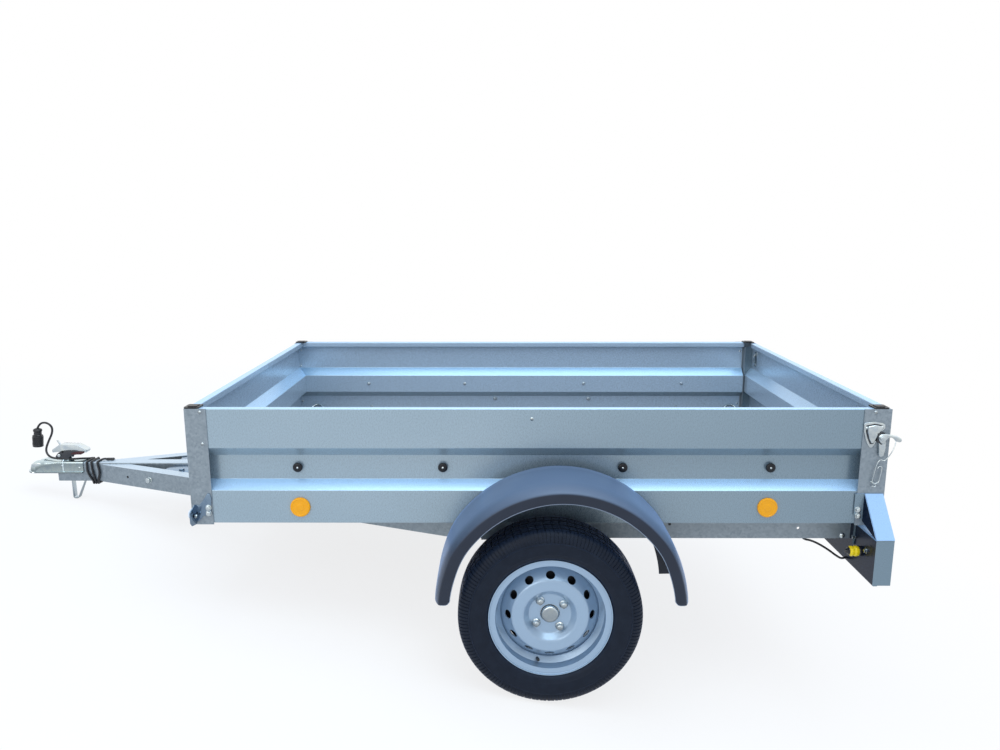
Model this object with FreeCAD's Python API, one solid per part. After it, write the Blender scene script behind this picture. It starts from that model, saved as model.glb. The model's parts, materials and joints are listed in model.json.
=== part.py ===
import FreeCAD, Part
import math
import os

# Single-axle utility trailer with a folded sheet-steel box.
# Everything is drawn level, as it is towed: +X to the tail, +Y to the right-hand side,
# +Z up, the axle at x = 0 and the road at z = 0. At the end the whole trailer is
# tipped about its axle until the rest loop under the drawbar meets the ground.

# Wheel
tyre_radius = 273.5
tyre_width = 155.0
tyre_wall = 9.0
tyre_wall_steps = 4
tyre_wall_bulge = 7.0
tread_half_width = 56.0
tread_crown = 1.5
tyre_shoulder_drop = 12.0
bead_width = 12.0
rim_seat_radius = 165.0
rim_flange_height = 17.5
rim_flange_width = 7.0
rim_half_width = 57.0
rim_sheet = 2.6
rim_well_depth = 15.0
rim_well_inner = -26.0
rim_well_outer = 16.0
rim_well_ramp = 13.0
disc_sheet = 3.6
disc_face_offset = 30.0
disc_bore_radius = 29.0
disc_dish_radius = 62.0
disc_crown_rise = 21.0
disc_crown_inner = 80.0
disc_crown_outer = 112.0
disc_foot_offset = 17.0
disc_foot_radius = 143.0
disc_band_width = 21.0
disc_bend = 7.0
vent_count = 12
vent_diameter = 27.0
vent_share = 0.42
bolt_circle_radius = 50.0
bolt_count = 4
bolt_first_angle = 54.0
bolt_shank_radius = 6.0
bolt_hole_radius = 6.8
bolt_head_radius = 10.5
bolt_head_height = 12.0
hub_radius = 60.0
hub_flange = 10.0
hub_barrel_radius = 31.0
hub_barrel_length = 66.0
grease_cap_radius = 26.0
grease_cap_front = 43.0
grease_cap_round = 7.0

# Axle
track_beyond_box = 125.0
axle_tube_size = 60.0
axle_tube_wall = 4.0
axle_tube_round = 8.0
axle_lead = 150.0
axle_beyond_box = 2.0
saddle_length = 120.0
saddle_sheet = 6.0
arm_thickness = 25.0
arm_width = 56.0
stub_radius = 19.0

# Box
box_front = -1106.0
box_rear = 1034.0
box_half_width = 668.0
box_bottom = 492.0
box_top = 858.0
sheet = 1.5
bend_radius = 2.0
rim_fold_depth = 25.0
rim_fold_drop = 22.0
rib_depth = 36.0
rib_slope_top_drop = 124.0
rib_face_top_drop = 156.0
rib_face_bottom_drop = 233.0
rib_slope_bottom_drop = 260.0
floor_flange = 28.0
floor_thickness = 9.0
post_sheet = 2.0
post_foot = 4.0
front_post_width = 67.0
rear_post_width = 83.0
post_front_leg = 60.0
stop_flange = 30.0
cap_size = 46.0
cap_height = 4.0
cap_pad_inset = 9.0
cap_pad_height = 2.0
cap_round = 6.0

# Tailgate
gate_gap = 5.0
gate_bottom_gap = 8.0
gate_notch = 52.0
hinge_set_back = 12.0
hinge_drop = 4.0
hinge_pin_radius = 4.0
hinge_barrel_radius = 7.0
hinge_barrel_length = 28.0
hinge_end_inset = 198.0
hinge_leaf = 3.0
hinge_leaf_height = 44.0
hinge_leaf_reach = 30.0
hinge_play = 0.3
hinge_side_play = 1.0
sill_thickness = 4.0
sill_inset = 2.0

# Chassis
rail_bottom = 407.0
rail_height = 70.0
rail_flange = 45.0
rail_sheet = 2.5
rail_inset = 88.0
rail_bend_inset = 812.0
rail_end_inset = 52.0
rail_nose_inset = 172.0
rail_nose_half = 28.0
rail_hole_radius = 4.5
rail_hole_insets = (221.0, 654.0)
tube_half_width = 25.0
tube_top = 483.0
tube_wall = 3.0
tube_round = 6.0
tube_front_inset = 84.0
cross_count = 5
cross_width = 60.0
cross_sheet = 2.0
cross_front_inset = 46.0
cross_rear_inset = 94.0
cross_beyond_rail = 20.0
gusset_front_inset = 334.0
gusset_length = 110.0
gusset_height = 33.0
gusset_sheet = 3.0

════

• [Task instructions]:
Produce an exact copy of the whole listing.

• [Task output]:
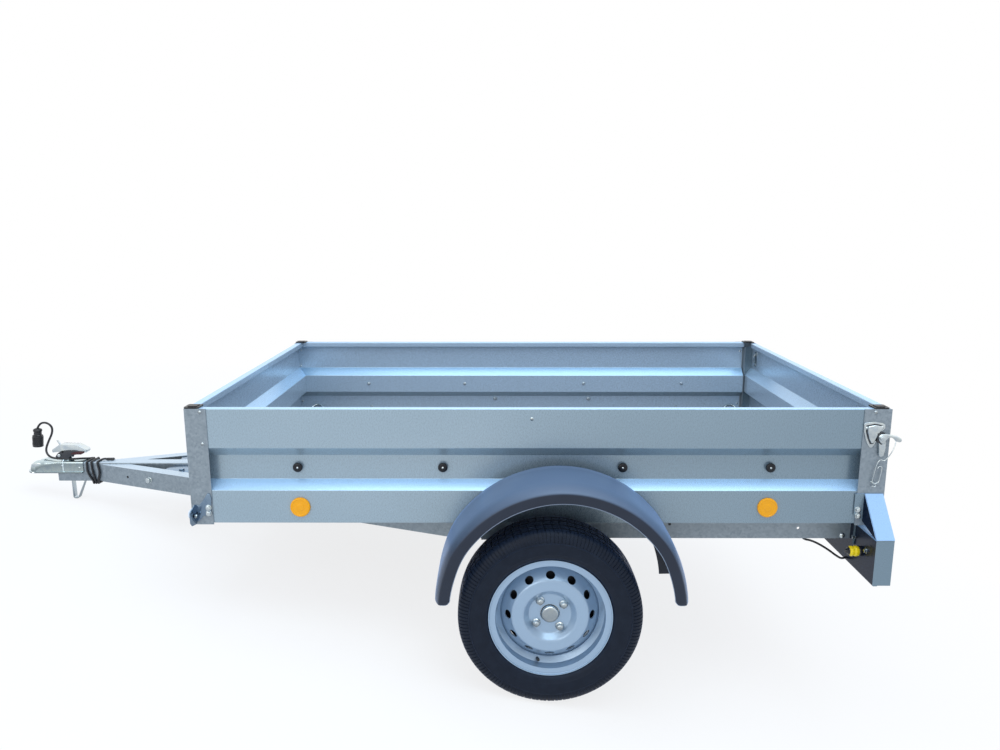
Model this object with FreeCAD's Python API, one solid per part. After it, write the Blender scene script behind this picture. It starts from that model, saved as model.glb. The model's parts, materials and joints are listed in model.json.
=== part.py ===
import FreeCAD, Part
import math
import os

# Single-axle utility trailer with a folded sheet-steel box.
# Everything is drawn level, as it is towed: +X to the tail, +Y to the right-hand side,
# +Z up, the axle at x = 0 and the road at z = 0. At the end the whole trailer is
# tipped about its axle until the rest loop under the drawbar meets the ground.

# Wheel
tyre_radius = 273.5
tyre_width = 155.0
tyre_wall = 9.0
tyre_wall_steps = 4
tyre_wall_bulge = 7.0
tread_half_width = 56.0
tread_crown = 1.5
tyre_shoulder_drop = 12.0
bead_width = 12.0
rim_seat_radius = 165.0
rim_flange_height = 17.5
rim_flange_width = 7.0
rim_half_width = 57.0
rim_sheet = 2.6
rim_well_depth = 15.0
rim_well_inner = -26.0
rim_well_outer = 16.0
rim_well_ramp = 13.0
disc_sheet = 3.6
disc_face_offset = 30.0
disc_bore_radius = 29.0
disc_dish_radius = 62.0
disc_crown_rise = 21.0
disc_crown_inner = 80.0
disc_crown_outer = 112.0
disc_foot_offset = 17.0
disc_foot_radius = 143.0
disc_band_width = 21.0
disc_bend = 7.0
vent_count = 12
vent_diameter = 27.0
vent_share = 0.42
bolt_circle_radius = 50.0
bolt_count = 4
bolt_first_angle = 54.0
bolt_shank_radius = 6.0
bolt_hole_radius = 6.8
bolt_head_radius = 10.5
bolt_head_height = 12.0
hub_radius = 60.0
hub_flange = 10.0
hub_barrel_radius = 31.0
hub_barrel_length = 66.0
grease_cap_radius = 26.0
grease_cap_front = 43.0
grease_cap_round = 7.0

# Axle
track_beyond_box = 125.0
axle_tube_size = 60.0
axle_tube_wall = 4.0
axle_tube_round = 8.0
axle_lead = 150.0
axle_beyond_box = 2.0
saddle_length = 120.0
saddle_sheet = 6.0
arm_thickness = 25.0
arm_width = 56.0
stub_radius = 19.0

# Box
box_front = -1106.0
box_rear = 1034.0
box_half_width = 668.0
box_bottom = 492.0
box_top = 858.0
sheet = 1.5
bend_radius = 2.0
rim_fold_depth = 25.0
rim_fold_drop = 22.0
rib_depth = 36.0
rib_slope_top_drop = 124.0
rib_face_top_drop = 156.0
rib_face_bottom_drop = 233.0
rib_slope_bottom_drop = 260.0
floor_flange = 28.0
floor_thickness = 9.0
post_sheet = 2.0
post_foot = 4.0
front_post_width = 67.0
rear_post_width = 83.0
post_front_leg = 60.0
stop_flange = 30.0
cap_size = 46.0
cap_height = 4.0
cap_pad_inset = 9.0
cap_pad_height = 2.0
cap_round = 6.0

# Tailgate
gate_gap = 5.0
gate_bottom_gap = 8.0
gate_notch = 52.0
hinge_set_back = 12.0
hinge_drop = 4.0
hinge_pin_radius = 4.0
hinge_barrel_radius = 7.0
hinge_barrel_length = 28.0
hinge_end_inset = 198.0
hinge_leaf = 3.0
hinge_leaf_height = 44.0
hinge_leaf_reach = 30.0
hinge_play = 0.3
hinge_side_play = 1.0
sill_thickness = 4.0
sill_inset = 2.0

# Chassis
rail_bottom = 407.0
rail_height = 70.0
rail_flange = 45.0
rail_sheet = 2.5
rail_inset = 88.0
rail_bend_inset = 812.0
rail_end_inset = 52.0
rail_nose_inset = 172.0
rail_nose_half = 28.0
rail_hole_radius = 4.5
rail_hole_insets = (221.0, 654.0)
tube_half_width = 25.0
tube_top = 483.0
tube_wall = 3.0
tube_round = 6.0
tube_front_inset = 84.0
cross_count = 5
cross_width = 60.0
cross_sheet = 2.0
cross_front_inset = 46.0
cross_rear_inset = 94.0
cross_beyond_rail = 20.0
gusset_front_inset = 334.0
gusset_length = 110.0
gusset_height = 33.0
gusset_sheet = 3.0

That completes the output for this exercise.